___ INFORMATION SHOWN

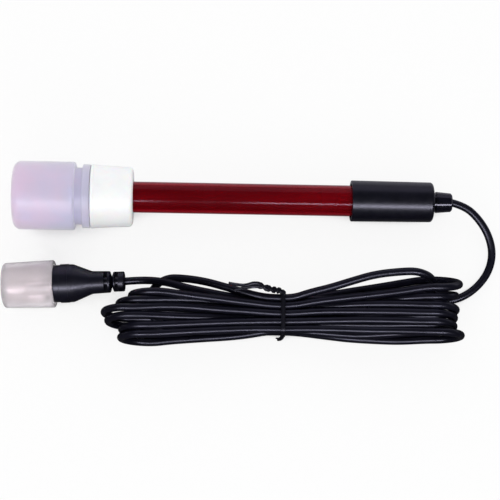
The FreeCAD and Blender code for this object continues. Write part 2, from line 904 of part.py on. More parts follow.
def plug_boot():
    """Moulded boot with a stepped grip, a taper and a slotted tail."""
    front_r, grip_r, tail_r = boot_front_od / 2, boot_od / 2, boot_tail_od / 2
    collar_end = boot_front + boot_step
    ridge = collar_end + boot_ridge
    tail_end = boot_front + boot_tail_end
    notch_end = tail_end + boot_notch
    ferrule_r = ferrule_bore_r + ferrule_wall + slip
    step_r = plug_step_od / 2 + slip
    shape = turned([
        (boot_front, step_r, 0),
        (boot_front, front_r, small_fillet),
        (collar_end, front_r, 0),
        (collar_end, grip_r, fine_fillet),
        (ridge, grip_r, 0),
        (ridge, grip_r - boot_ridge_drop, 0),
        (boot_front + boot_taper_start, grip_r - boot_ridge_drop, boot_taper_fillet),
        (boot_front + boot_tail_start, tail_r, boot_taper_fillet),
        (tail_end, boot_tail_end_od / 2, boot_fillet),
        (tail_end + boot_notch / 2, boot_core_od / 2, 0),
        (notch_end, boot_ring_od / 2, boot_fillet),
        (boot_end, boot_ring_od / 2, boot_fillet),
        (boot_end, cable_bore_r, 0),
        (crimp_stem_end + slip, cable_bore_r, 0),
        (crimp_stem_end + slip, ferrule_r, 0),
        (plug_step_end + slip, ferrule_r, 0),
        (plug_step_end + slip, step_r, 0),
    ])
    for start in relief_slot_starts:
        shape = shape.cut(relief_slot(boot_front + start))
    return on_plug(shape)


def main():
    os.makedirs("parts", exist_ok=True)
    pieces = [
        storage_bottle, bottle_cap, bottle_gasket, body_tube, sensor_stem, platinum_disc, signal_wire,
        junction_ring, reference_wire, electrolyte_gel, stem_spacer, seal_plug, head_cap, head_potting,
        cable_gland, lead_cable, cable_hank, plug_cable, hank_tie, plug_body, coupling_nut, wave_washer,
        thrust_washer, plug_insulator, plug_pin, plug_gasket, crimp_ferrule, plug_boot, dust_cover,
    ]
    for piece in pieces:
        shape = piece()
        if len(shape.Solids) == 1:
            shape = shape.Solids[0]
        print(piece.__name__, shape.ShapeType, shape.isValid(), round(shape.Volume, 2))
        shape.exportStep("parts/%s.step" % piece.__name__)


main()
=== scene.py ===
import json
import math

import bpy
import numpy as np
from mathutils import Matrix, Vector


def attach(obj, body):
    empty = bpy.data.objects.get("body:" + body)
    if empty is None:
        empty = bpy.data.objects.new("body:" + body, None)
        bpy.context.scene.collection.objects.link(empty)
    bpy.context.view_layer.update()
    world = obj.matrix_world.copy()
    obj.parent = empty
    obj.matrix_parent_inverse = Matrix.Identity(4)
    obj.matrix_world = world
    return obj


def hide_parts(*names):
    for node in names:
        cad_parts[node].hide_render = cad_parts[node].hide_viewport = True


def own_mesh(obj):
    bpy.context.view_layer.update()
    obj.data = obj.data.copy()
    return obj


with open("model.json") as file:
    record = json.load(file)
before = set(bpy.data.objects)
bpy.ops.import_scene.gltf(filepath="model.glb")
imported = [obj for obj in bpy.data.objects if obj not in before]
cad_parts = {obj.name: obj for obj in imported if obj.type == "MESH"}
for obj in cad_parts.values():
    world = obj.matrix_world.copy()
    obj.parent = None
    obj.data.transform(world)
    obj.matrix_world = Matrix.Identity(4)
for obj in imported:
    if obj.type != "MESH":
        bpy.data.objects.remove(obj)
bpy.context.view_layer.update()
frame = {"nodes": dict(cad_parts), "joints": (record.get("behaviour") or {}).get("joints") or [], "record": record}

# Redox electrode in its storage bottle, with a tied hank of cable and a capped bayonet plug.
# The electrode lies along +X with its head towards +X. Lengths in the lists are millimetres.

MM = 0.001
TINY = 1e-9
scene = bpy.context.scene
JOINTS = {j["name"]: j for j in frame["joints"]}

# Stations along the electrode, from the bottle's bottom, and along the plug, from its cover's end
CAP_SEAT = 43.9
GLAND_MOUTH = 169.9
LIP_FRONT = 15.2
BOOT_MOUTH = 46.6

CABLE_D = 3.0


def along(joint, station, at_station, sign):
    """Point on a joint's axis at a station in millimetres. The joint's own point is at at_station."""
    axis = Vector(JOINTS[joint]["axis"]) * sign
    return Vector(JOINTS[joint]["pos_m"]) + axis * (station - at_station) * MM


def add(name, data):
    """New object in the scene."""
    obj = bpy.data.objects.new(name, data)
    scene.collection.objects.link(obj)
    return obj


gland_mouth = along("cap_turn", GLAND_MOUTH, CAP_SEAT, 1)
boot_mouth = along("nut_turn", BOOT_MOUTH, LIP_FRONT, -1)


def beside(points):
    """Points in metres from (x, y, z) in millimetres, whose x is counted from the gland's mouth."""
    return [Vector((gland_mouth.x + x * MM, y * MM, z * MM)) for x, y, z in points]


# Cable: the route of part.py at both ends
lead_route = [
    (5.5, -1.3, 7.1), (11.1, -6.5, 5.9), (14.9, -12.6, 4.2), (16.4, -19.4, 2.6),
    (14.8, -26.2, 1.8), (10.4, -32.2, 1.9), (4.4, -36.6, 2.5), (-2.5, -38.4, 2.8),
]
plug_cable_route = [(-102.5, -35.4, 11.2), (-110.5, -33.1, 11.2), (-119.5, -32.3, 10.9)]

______

> _INSTRUCTIONS TO FOLLOW_
Whenever "data" turns up in a line, pick that line out.

> _WORKED ANSWER_
    empty = bpy.data.objects.get("body:" + body)
        empty = bpy.data.objects.new("body:" + body, None)
    obj.data = obj.data.copy()
before = set(bpy.data.objects)
imported = [obj for obj in bpy.data.objects if obj not in before]
    obj.data.transform(world)
        bpy.data.objects.remove(obj)
def add(name, data):
    obj = bpy.data.objects.new(name, data)